### Aim
Reproduce the entries exactly.

CAD and scene scripts:
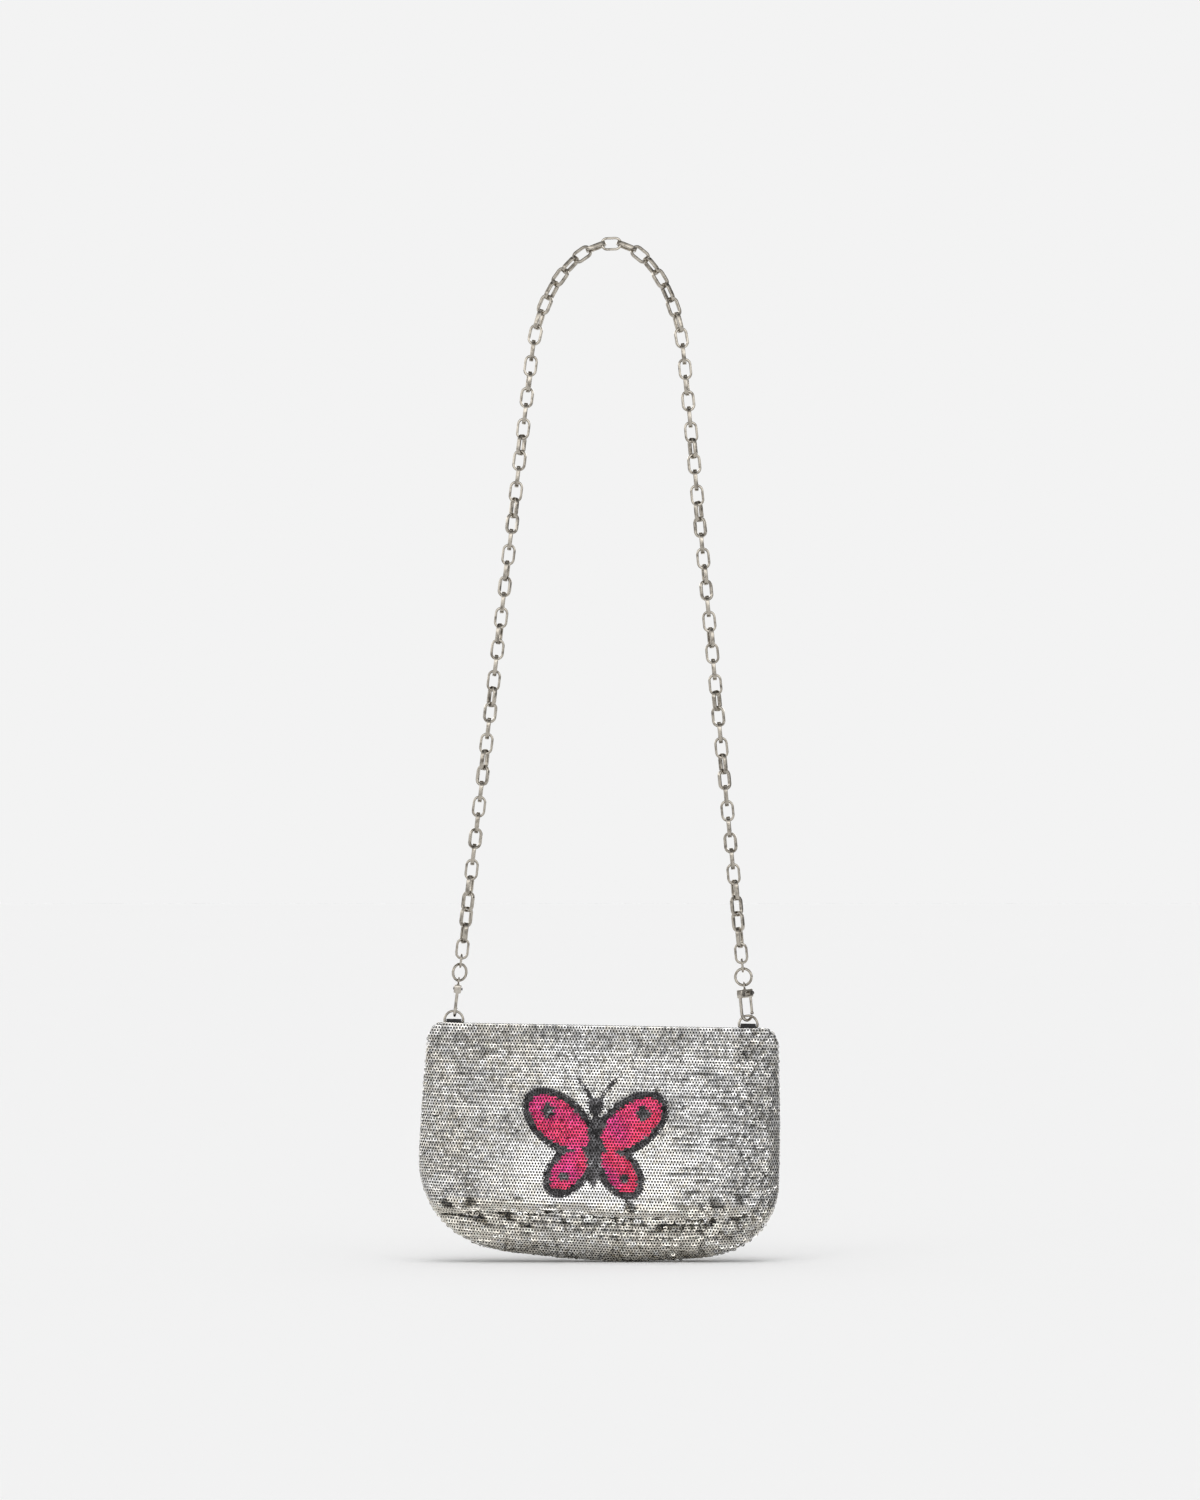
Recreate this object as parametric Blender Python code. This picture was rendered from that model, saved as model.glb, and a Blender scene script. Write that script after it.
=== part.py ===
"""Sequin shoulder bag hanging from its link chain.

A soft pouch with a zip hangs by two D rings from two swivel hooks, and a chain
of flat-section links runs from one hook up over the peg that holds it and down
to the other. The frame has its origin on that peg, under the top link, +Z up.
The front of the bag faces -Y. Links that move as one are joined into a run,
and a run on the left leg and its twin on the right leg swing together.
"""

import math

import bmesh
import bpy
from mathutils import Matrix, Vector

MM = 0.001

# Running gap between pieces, a wider one where runs of links swing, and how
# far a cutter passes through a face
GAP = 0.3 * MM
SWING_GAP = 0.45 * MM
OVERRUN = 1.0 * MM
# How deep two links of one run bite into each other at their corners
BITE = 0.12 * MM

# Chain route: a half oval over the peg, then two straight legs that splay out
# to shares of the pouch's half width
CROWN_LEFT = 47.2 * MM
CROWN_RIGHT = 41.6 * MM
CROWN_HEIGHT = 76.0 * MM
LEFT_SPREAD_SHARE = 0.8615
RIGHT_SPREAD_SHARE = 0.7299
TOP_SHIFT = 1.2 * MM

# One link: a flat band bent into a long oval
LINK_PITCH = 11.0 * MM
LINK_INNER_WIDTH = 6.0 * MM
BAND_THICK = 1.7 * MM
BAND_WIDE = 2.8 * MM
ARC_STEPS = 5
TWIST = math.radians(20.0)

# How many links each leg has in the crown, in a run and in the last run
CROWN_LINKS = 9
RUN_LINKS = 4
RUNS = 9
LAST_LINKS = 6

# Jump ring and round ring between the last link and the clasp
JUMP_WIRE = 1.6 * MM
JUMP_INNER_WIDTH = 4.6 * MM
JUMP_DROP = 6.4 * MM
RING_WIRE = 1.9 * MM
RING_OUTER = 13.4 * MM
WIRE_SIDES = 8
RING_STEPS = 20

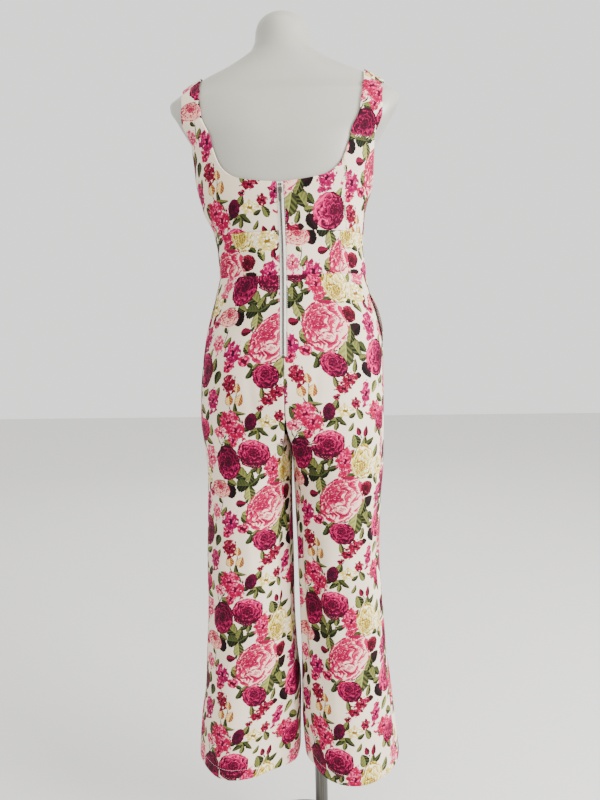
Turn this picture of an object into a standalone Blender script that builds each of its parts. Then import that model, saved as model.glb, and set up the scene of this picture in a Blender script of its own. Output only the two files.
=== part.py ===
"""Sleeveless wide-leg jumpsuit, standing on the limbless dress form that fills it.

Metres, +Z up. The wearer faces -Y, so the zipped back faces +Y, and +X is the
wearer's left. The origin is on the floor, under the middle of the round base.

Two surfaces carry everything. The torso surface is a stack of rounded sections of
the dress form; the cloth of the bodice and band lies outside it by a stated ease.
The leg surface starts as that same ring and turns, below the seat, into one tube
for each leg. A panel is a grid on one of them, given the cloth's thickness inward.
The tables count heights from a level below the hems; when the garment and the form
are built they are raised by LIFT, and the stand is then built from the floor up.
"""

import math

import bmesh
import bpy
import numpy as np
from mathutils import Matrix

for old in list(bpy.data.objects):
    bpy.data.objects.remove(old, do_unlink=True)


def table(columns, *rows):
    """A short table as a dictionary of named columns."""
    values = np.array(rows, dtype=float)
    return {name: values[:, i] for i, name in enumerate(columns.split())}


# --- driving sizes ---------------------------------------------------------------

CLOTH = 0.0012          # wall of the printed cloth
BAG_CLOTH = 0.0010      # wall of the pocket bags and the zip tapes
GAP = 0.0003            # left between pieces that meet at a seam
HALF_GAP = GAP / 2
LEVEL_GAP = 0.0002      # half the gap at the two level seams round the body
STEP = 1e-4             # step for the slopes that give a surface its normal

SHOULDER_TOP = 1.4580   # top of the strap over the shoulder
MIDRIFF_SEAM = 1.1710   # bodice to midriff band
WAIST_SEAM = 1.0920     # midriff band to trousers
NECK_BACK = 1.2517      # top of the zip, lowest point of the back neckline
ZIP_END = 0.9470        # bottom of the zip
SEAT_TURN = 0.8350      # where the centre seams start to turn under the body
FORK = 0.7850           # where they meet the inseams
LEG_WHOLE = 0.6950      # below this each leg is a tube of its own
HEM = 0.1000

ZIP_HALF = 0.0057       # half the width left between the back panels
TAPE_HALF = 0.0054
TAPE_INNER = 0.0008

# Dress form: half width, depth behind and before the middle, squareness of the
# section. The rows under FORM_BOTTOM only carry the line of the cloth downwards.
FORM = table(
    "z       half_w  back    front   square",
    (0.690, 0.1700, 0.1080, 0.0960, 2.30),
    (0.800, 0.1720, 0.1190, 0.1000, 2.40),
    (0.880, 0.1690, 0.1250, 0.1030, 2.40),
    (0.930, 0.1630, 0.1235, 0.1060, 2.40),
    (0.975, 0.1555, 0.1160, 0.1070, 2.35),
    (1.015, 0.1455, 0.1060, 0.1050, 2.30),
    (1.055, 0.1345, 0.0965, 0.1010, 2.25),
    (1.100, 0.1265, 0.0880, 0.0960, 2.20),
    (1.140, 0.1275, 0.0860, 0.0945, 2.20),
    (1.180, 0.1345, 0.0915, 0.1000, 2.25),
    (1.225, 0.1475, 0.0985, 0.1080, 2.40),
    (1.265, 0.1605, 0.1040, 0.1120, 2.50),
    (1.300, 0.1660, 0.1045, 0.1050, 2.50),
    (1.332, 0.1730, 0.1010, 0.0940, 2.50),
    (1.3720, 0.1920, 0.0910, 0.0790, 2.50),
    (1.4120, 0.2155, 0.0770, 0.0630, 2.40),
    (1.4210, 0.2075, 0.0720, 0.0580, 2.30),
    (1.4335, 0.1882, 0.0650, 0.0530, 2.25),
    (1.4560, 0.1507, 0.0570, 0.0490, 2.20),
    (1.4740, 0.1085, 0.0530, 0.0480, 2.10),
    (1.4885, 0.0795, 0.0515, 0.0485, 2.05),
    (1.5005, 0.0602, 0.0510, 0.0490, 2.00),
    (1.5190, 0.0510, 0.0505, 0.0495, 2.00),
    (1.5365, 0.0487, 0.0490, 0.0487, 2.00),
    (1.5480, 0.0441, 0.0445, 0.0441, 2.00),
    (1.5555, 0.0372, 0.0378, 0.0374, 2.00),
    (1.5620, 0.0261, 0.0268, 0.0264, 2.00),
    (1.5655, 0.0120, 0.0126, 0.0124, 2.00),
)
FORM_BOTTOM = 0.8600
BOTTOM_EDGE = table("up scale", (0.000, 0.900), (0.004, 0.955), (0.012, 0.990), (0.024, 1.000))
NECK_CAP_TOP = 1.5668

# The flat ends where the arms are left off lie between these heights. The section
# would reach this much further out at the middle of that stretch.
STUMP_LOW = 1.330
STUMP_HIGH = 1.412
STUMP_CUT = 0.0165
BUST_HEIGHT = 1.2620
BUST_OUT = 0.0800
BUST_RISE = 0.0210
BUST_SPREAD = 0.0420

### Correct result
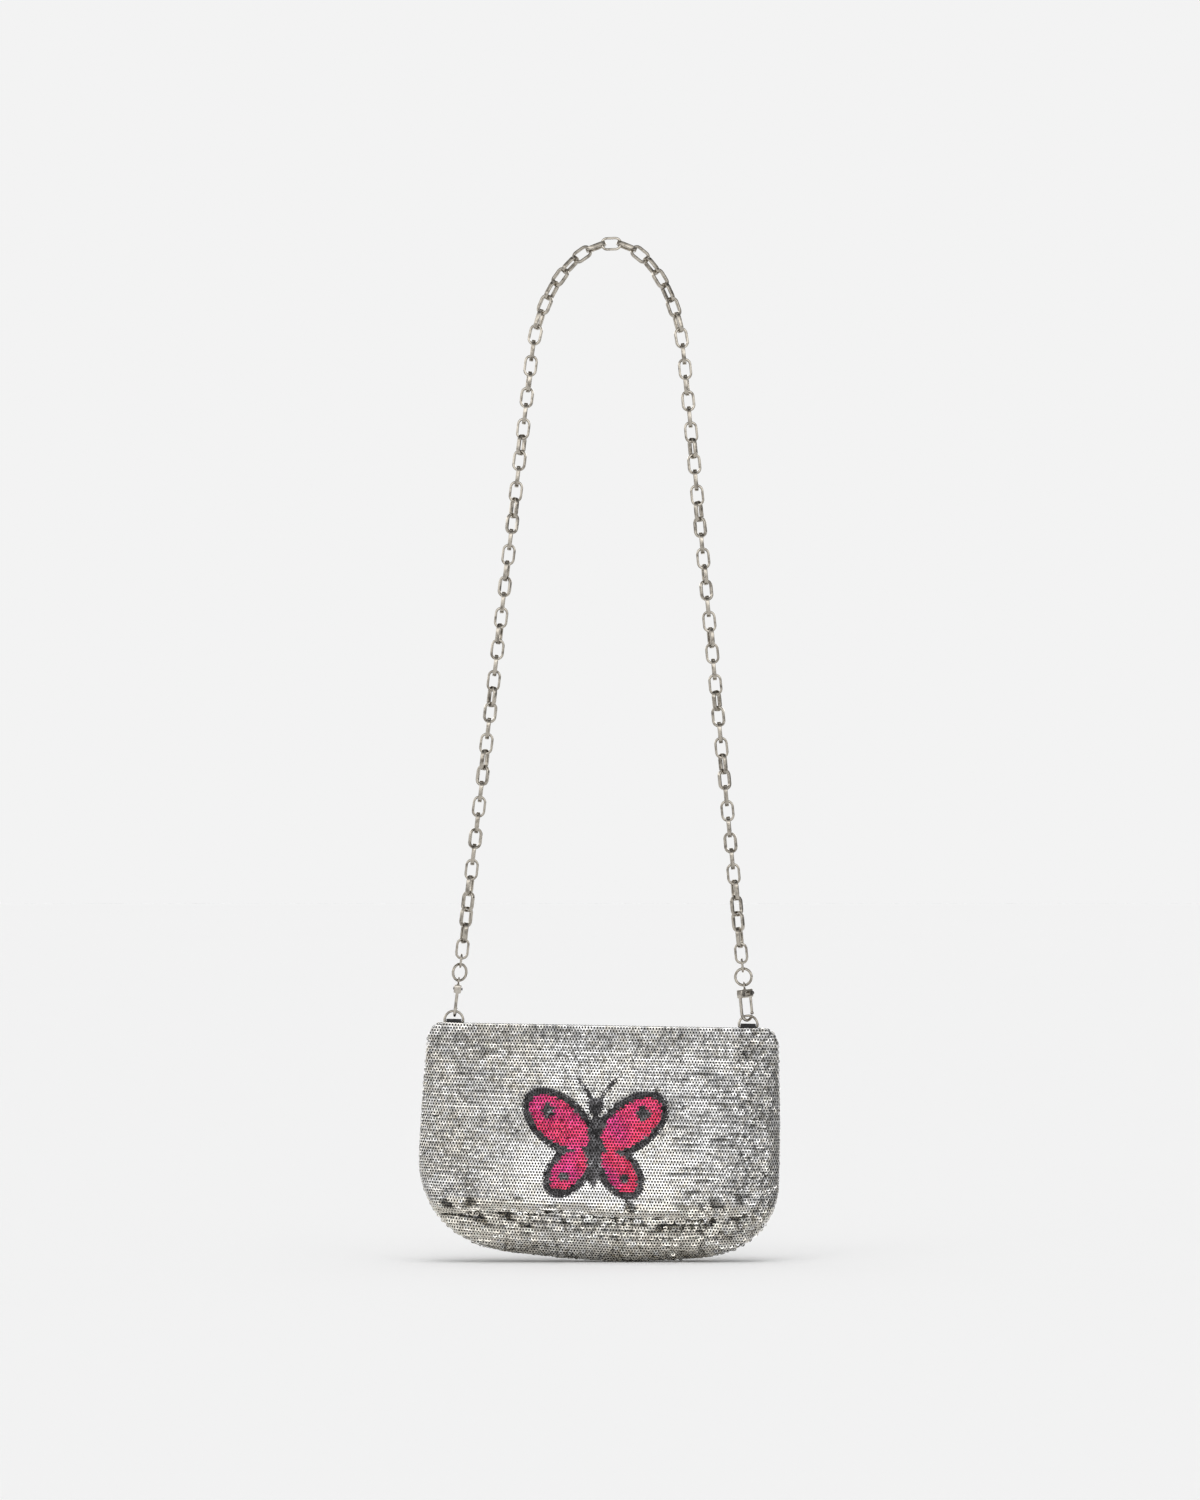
Recreate this object as parametric Blender Python code. This picture was rendered from that model, saved as model.glb, and a Blender scene script. Write that script after it.
=== part.py ===
"""Sequin shoulder bag hanging from its link chain.

A soft pouch with a zip hangs by two D rings from two swivel hooks, and a chain
of flat-section links runs from one hook up over the peg that holds it and down
to the other. The frame has its origin on that peg, under the top link, +Z up.
The front of the bag faces -Y. Links that move as one are joined into a run,
and a run on the left leg and its twin on the right leg swing together.
"""

import math

import bmesh
import bpy
from mathutils import Matrix, Vector

MM = 0.001

# Running gap between pieces, a wider one where runs of links swing, and how
# far a cutter passes through a face
GAP = 0.3 * MM
SWING_GAP = 0.45 * MM
OVERRUN = 1.0 * MM
# How deep two links of one run bite into each other at their corners
BITE = 0.12 * MM

# Chain route: a half oval over the peg, then two straight legs that splay out
# to shares of the pouch's half width
CROWN_LEFT = 47.2 * MM
CROWN_RIGHT = 41.6 * MM
CROWN_HEIGHT = 76.0 * MM
LEFT_SPREAD_SHARE = 0.8615
RIGHT_SPREAD_SHARE = 0.7299
TOP_SHIFT = 1.2 * MM

# One link: a flat band bent into a long oval
LINK_PITCH = 11.0 * MM
LINK_INNER_WIDTH = 6.0 * MM
BAND_THICK = 1.7 * MM
BAND_WIDE = 2.8 * MM
ARC_STEPS = 5
TWIST = math.radians(20.0)

# How many links each leg has in the crown, in a run and in the last run
CROWN_LINKS = 9
RUN_LINKS = 4
RUNS = 9
LAST_LINKS = 6

# Jump ring and round ring between the last link and the clasp
JUMP_WIRE = 1.6 * MM
JUMP_INNER_WIDTH = 4.6 * MM
JUMP_DROP = 6.4 * MM
RING_WIRE = 1.9 * MM
RING_OUTER = 13.4 * MM
WIRE_SIDES = 8
RING_STEPS = 20

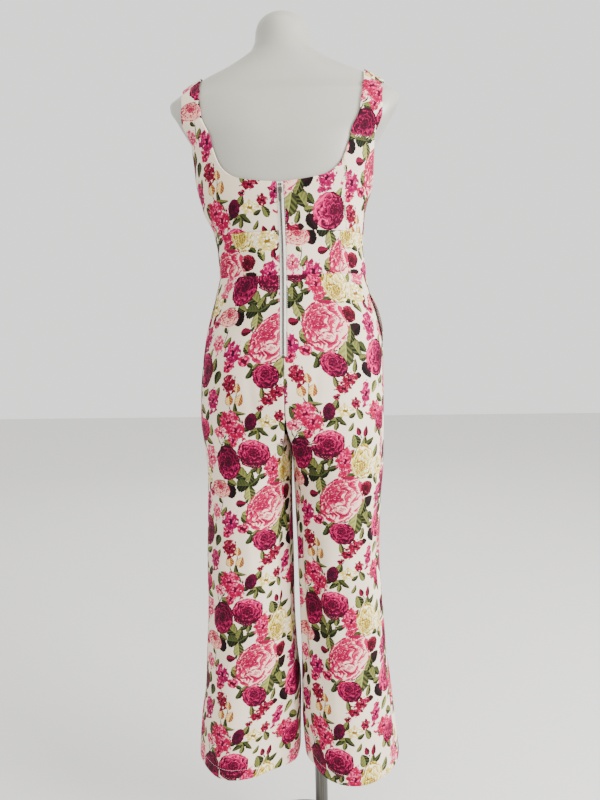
Turn this picture of an object into a standalone Blender script that builds each of its parts. Then import that model, saved as model.glb, and set up the scene of this picture in a Blender script of its own. Output only the two files.
=== part.py ===
"""Sleeveless wide-leg jumpsuit, standing on the limbless dress form that fills it.

Metres, +Z up. The wearer faces -Y, so the zipped back faces +Y, and +X is the
wearer's left. The origin is on the floor, under the middle of the round base.

Two surfaces carry everything. The torso surface is a stack of rounded sections of
the dress form; the cloth of the bodice and band lies outside it by a stated ease.
The leg surface starts as that same ring and turns, below the seat, into one tube
for each leg. A panel is a grid on one of them, given the cloth's thickness inward.
The tables count heights from a level below the hems; when the garment and the form
are built they are raised by LIFT, and the stand is then built from the floor up.
"""

import math

import bmesh
import bpy
import numpy as np
from mathutils import Matrix

for old in list(bpy.data.objects):
    bpy.data.objects.remove(old, do_unlink=True)


def table(columns, *rows):
    """A short table as a dictionary of named columns."""
    values = np.array(rows, dtype=float)
    return {name: values[:, i] for i, name in enumerate(columns.split())}


# --- driving sizes ---------------------------------------------------------------

CLOTH = 0.0012          # wall of the printed cloth
BAG_CLOTH = 0.0010      # wall of the pocket bags and the zip tapes
GAP = 0.0003            # left between pieces that meet at a seam
HALF_GAP = GAP / 2
LEVEL_GAP = 0.0002      # half the gap at the two level seams round the body
STEP = 1e-4             # step for the slopes that give a surface its normal

SHOULDER_TOP = 1.4580   # top of the strap over the shoulder
MIDRIFF_SEAM = 1.1710   # bodice to midriff band
WAIST_SEAM = 1.0920     # midriff band to trousers
NECK_BACK = 1.2517      # top of the zip, lowest point of the back neckline
ZIP_END = 0.9470        # bottom of the zip
SEAT_TURN = 0.8350      # where the centre seams start to turn under the body
FORK = 0.7850           # where they meet the inseams
LEG_WHOLE = 0.6950      # below this each leg is a tube of its own
HEM = 0.1000

ZIP_HALF = 0.0057       # half the width left between the back panels
TAPE_HALF = 0.0054
TAPE_INNER = 0.0008

# Dress form: half width, depth behind and before the middle, squareness of the
# section. The rows under FORM_BOTTOM only carry the line of the cloth downwards.
FORM = table(
    "z       half_w  back    front   square",
    (0.690, 0.1700, 0.1080, 0.0960, 2.30),
    (0.800, 0.1720, 0.1190, 0.1000, 2.40),
    (0.880, 0.1690, 0.1250, 0.1030, 2.40),
    (0.930, 0.1630, 0.1235, 0.1060, 2.40),
    (0.975, 0.1555, 0.1160, 0.1070, 2.35),
    (1.015, 0.1455, 0.1060, 0.1050, 2.30),
    (1.055, 0.1345, 0.0965, 0.1010, 2.25),
    (1.100, 0.1265, 0.0880, 0.0960, 2.20),
    (1.140, 0.1275, 0.0860, 0.0945, 2.20),
    (1.180, 0.1345, 0.0915, 0.1000, 2.25),
    (1.225, 0.1475, 0.0985, 0.1080, 2.40),
    (1.265, 0.1605, 0.1040, 0.1120, 2.50),
    (1.300, 0.1660, 0.1045, 0.1050, 2.50),
    (1.332, 0.1730, 0.1010, 0.0940, 2.50),
    (1.3720, 0.1920, 0.0910, 0.0790, 2.50),
    (1.4120, 0.2155, 0.0770, 0.0630, 2.40),
    (1.4210, 0.2075, 0.0720, 0.0580, 2.30),
    (1.4335, 0.1882, 0.0650, 0.0530, 2.25),
    (1.4560, 0.1507, 0.0570, 0.0490, 2.20),
    (1.4740, 0.1085, 0.0530, 0.0480, 2.10),
    (1.4885, 0.0795, 0.0515, 0.0485, 2.05),
    (1.5005, 0.0602, 0.0510, 0.0490, 2.00),
    (1.5190, 0.0510, 0.0505, 0.0495, 2.00),
    (1.5365, 0.0487, 0.0490, 0.0487, 2.00),
    (1.5480, 0.0441, 0.0445, 0.0441, 2.00),
    (1.5555, 0.0372, 0.0378, 0.0374, 2.00),
    (1.5620, 0.0261, 0.0268, 0.0264, 2.00),
    (1.5655, 0.0120, 0.0126, 0.0124, 2.00),
)
FORM_BOTTOM = 0.8600
BOTTOM_EDGE = table("up scale", (0.000, 0.900), (0.004, 0.955), (0.012, 0.990), (0.024, 1.000))
NECK_CAP_TOP = 1.5668

# The flat ends where the arms are left off lie between these heights. The section
# would reach this much further out at the middle of that stretch.
STUMP_LOW = 1.330
STUMP_HIGH = 1.412
STUMP_CUT = 0.0165
BUST_HEIGHT = 1.2620
BUST_OUT = 0.0800
BUST_RISE = 0.0210
BUST_SPREAD = 0.0420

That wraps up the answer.